SWITCHFLIP_NGC50 integer Switchflip NGC50 (break regions on new phase block, switch error, or flip error), across all evaluated contigs.

switchflips.tsv

Detailed breakdown of all switch and flip errors.

Column Type Description
CONTIG string Contig on which phasing error occurred.
START integer 0-based index of leftmost genomic position where phasing error could have occurred.
STOP integer 0-based index of rightmost genomic position where phasing error could have occurred.
SWITCH_TYPE categorical Type of phasing error.
SUPERCLUSTER integer 0-based index of supercluster on this contig where the phasing error occurred.
PHASE_BLOCK integer 0-based index of phase block on this contig which the phasing error occurred within.

Alignment Distance

distance-summary.tsv

High-level alignment distance overview of SNP/INDEL performance.

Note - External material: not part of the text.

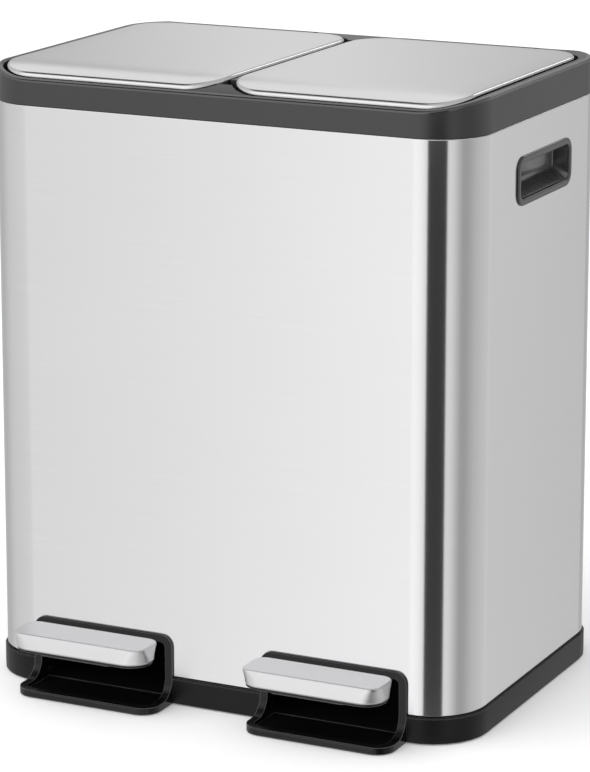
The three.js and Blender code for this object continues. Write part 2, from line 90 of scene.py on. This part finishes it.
def span(node):
    """Lowest and highest corner and the middle of a CAD node."""
    low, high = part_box(node)
    return low, high, (low + high) / 2


def mesh_object(name, vertices, faces, material, body, replaces=()):
    """A piece from vertices and faces, on a body, with its material and slot."""
    mesh = bpy.data.meshes.new(name)
    mesh.from_pydata([tuple(v) for v in vertices], [], faces)
    mesh.shade_smooth()
    mesh.update()
    piece = bpy.data.objects.new(name, mesh)
    bpy.context.scene.collection.objects.link(piece)
    piece.data.materials.append(MATERIALS[material])
    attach(piece, body)
    if replaces:
        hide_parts(*replaces)
    return piece


def rounded(x0, x1, y0, y1, radius, segments=16, runs=(20, 20)):
    """Rounded rectangle, counter-clockwise, with steps along its straight runs (x, y) too."""
    points = []
    radius = max(radius, 1e-5)
    corners = ((x1, y1, 0), (x0, y1, 90), (x0, y0, 180), (x1, y0, 270))
    for cx, cy, start in corners:
        centre = Vector((cx - math.copysign(radius, cx - (x0 + x1) / 2),
                         cy - math.copysign(radius, cy - (y0 + y1) / 2)))
        for step in range(segments + 1):
            angle = math.radians(start + 90 * step / segments)
            points.append(centre + radius * Vector((math.cos(angle), math.sin(angle))))
    outline = []
    for corner in range(4):
        arc = points[corner * (segments + 1):(corner + 1) * (segments + 1)]
        following = points[((corner + 1) * (segments + 1)) % len(points)]
        steps = runs[corner % 2]
        outline += arc
        outline += [arc[-1].lerp(following, k / steps) for k in range(1, steps)]
    return outline


def skin(rings, cap_first=False, cap_last=True):
    """Vertices and faces of a stack of rings with equal counts: [(points, z or z of point)]."""
    count = len(rings[0][0])
    vertices = [(p.x, p.y, z(p) if callable(z) else z) for points, z in rings for p in points]
    faces = []
    for ring in range(len(rings) - 1):
        for i in range(count):
            j = (i + 1) % count
            a, b = ring * count + i, ring * count + j
            faces.append((a, b, b + count, a + count))
    if cap_first:
        faces.append(tuple(range(count))[::-1])
    if cap_last:
        faces.append(tuple(range((len(rings) - 1) * count, len(rings) * count)))
    return vertices, faces


# ------------------------------------------------------------------ materials

MATERIALS = {}


class Nodes:
    """Short names for building a node tree."""

    def __init__(self, tree):
        self.tree = tree
        tree.nodes.clear()

    def add(self, kind, **settings):
        node = self.tree.nodes.new(kind)
        for key, value in settings.items():
            if key.startswith("in_"):
                name = key[3:]
                socket = node.inputs[int(name)] if name.isdigit() else node.inputs[name.replace("_", " ")]
                if isinstance(value, bpy.types.NodeSocket):
                    self.tree.links.new(value, socket)
                else:
                    socket.default_value = value
            else:
                setattr(node, key, value)
        return node

    def math(self, operation, a, b=0.0, c=0.0):
        return self.add("ShaderNodeMath", operation=operation, in_0=a, in_1=b, in_2=c).outputs[0]

    def place(self, scale):
        """Object coordinates, scaled by three numbers."""
        coordinates = self.add("ShaderNodeTexCoord").outputs["Object"]
        return self.add("ShaderNodeMapping", in_Vector=coordinates, in_Scale=scale).outputs[0]

    def noise(self, scale, detail=3.0, roughness=0.55):
        return self.add("ShaderNodeTexNoise", in_Vector=self.place(scale), in_Scale=1.0,
                        in_Detail=detail, in_Roughness=roughness).outputs["Fac"]

    def spread(self, value, low, high):
        """Noise from 0.3 to 0.7 mapped to low and high."""
        return self.add("ShaderNodeMapRange", in_0=value, in_1=0.3, in_2=0.7, in_3=low,
                        in_4=high).outputs[0]

    def tone(self, colour, value):
        """A colour times a varying grey value."""
        return self.add("ShaderNodeVectorMath", operation="SCALE", in_0=colour[:3],
                        in_Scale=value).outputs[0]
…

For each category (SNP/INDEL/ALL), there is one line for performance at the minimum, best, and maximum quality score threshold.

Column Type Description
VAR_TYPE categorical Variant category considered on this line (ALL/SNP/INS/DEL/INDEL).
MIN_QUAL integer Minimum variant quality considered.
EDIT_DISTANCE integer Total edit distance from truth sequence after query variants above MIN_QUAL are applied.
DISTINCT_EDITS integer Total number of edits from truth sequence after query variants above MIN_QUAL are applied.
ED_QSCORE float PHRED-scaled measure of query sequence quality in terms of edit distance: -10*log10(EDIT_DISTANCE / ORIG_EDIT_DISTANCE), where ORIG_EDIT_DISTANCE is the query edit distance from the truth sequence when no query variants are applied.
DE_QSCORE float PHRED-scaled measure of query sequence quality in terms of distinct edits: -10*log10(DISTINCT_EDITS / TRUTH_TOTAL), where TRUTH_TOTAL is total number of truth variants.
ALN_QSCORE float PHRED-scaled measure of query sequence quality in terms of alignment score: -10*log10(ALN_SCORE / ORIG_ALN_SCORE), where ORIG_ALN_SCORE is the query alignment score (to the truth sequence) when no query variants are applied.

distance.tsv

There is one line reporting the alignment distance performance at each possible quality score.

Column Type Description
MIN_QUAL integer Minimum variant quality considered.
SUB_DE integer Total number of substitution edits during alignment.
INS_DE integer Total number of insertion edits during alignment.
DEL_DE integer Total number of deletion edits during alignment.
SUB_ED integer Total number of bases substituted during alignment.
INS_ED integer Total number of bases inserted during alignment.
DEL_ED integer Total number of bases deleted during alignment.
DISTINCT_EDITS integer Total number of edits from truth sequence after query variants above MIN_QUAL are applied.
EDIT_DIST integer Total edit distance from truth sequence after query variants above MIN_QUAL are applied.
ALN_SCORE integer Smith-Waterman alignment score of query sequence to truth sequence, after applying query variants above MIN_QUAL.
ALN_QSCORE float PHRED-scaled measure of query sequence quality in terms of alignment score: -10*log10(ALN_SCORE / ORIG_ALN_SCORE), where ORIG_ALN_SCORE is the query alignment score (to the truth sequence) when no query variants are applied.

edits.tsv

This file reports for each edit (where called query sequence differs from truth sequence) the contig, pos, hap, len, supercluster, and the quality range for which these edits occur.

Column Type Description
CONTIG string Name of the contig on which this edit occurs.
START integer 0-based genomic position on this contig where this edit is located.
HAP integer Haplotype on which this edit occurs.
TYPE categorical Edit category type (SNP/INS/DEL).
SIZE integer Size of the edit, in terms of reference or query bases affected.
SUPERCLUSTER integer 0-based index of the supercluster containing the edit, on this contig.
MIN_QUAL integer The edit is present at and above this quality score.
MAX_QUAL integer The edit is present below this quality score.

Output .txt Files

parameters.txt

This file stores all internal and command-line parameters used by vcfdist (for reproducibility and debugging purposes). Each line stores a single parameter in the format parameter = value.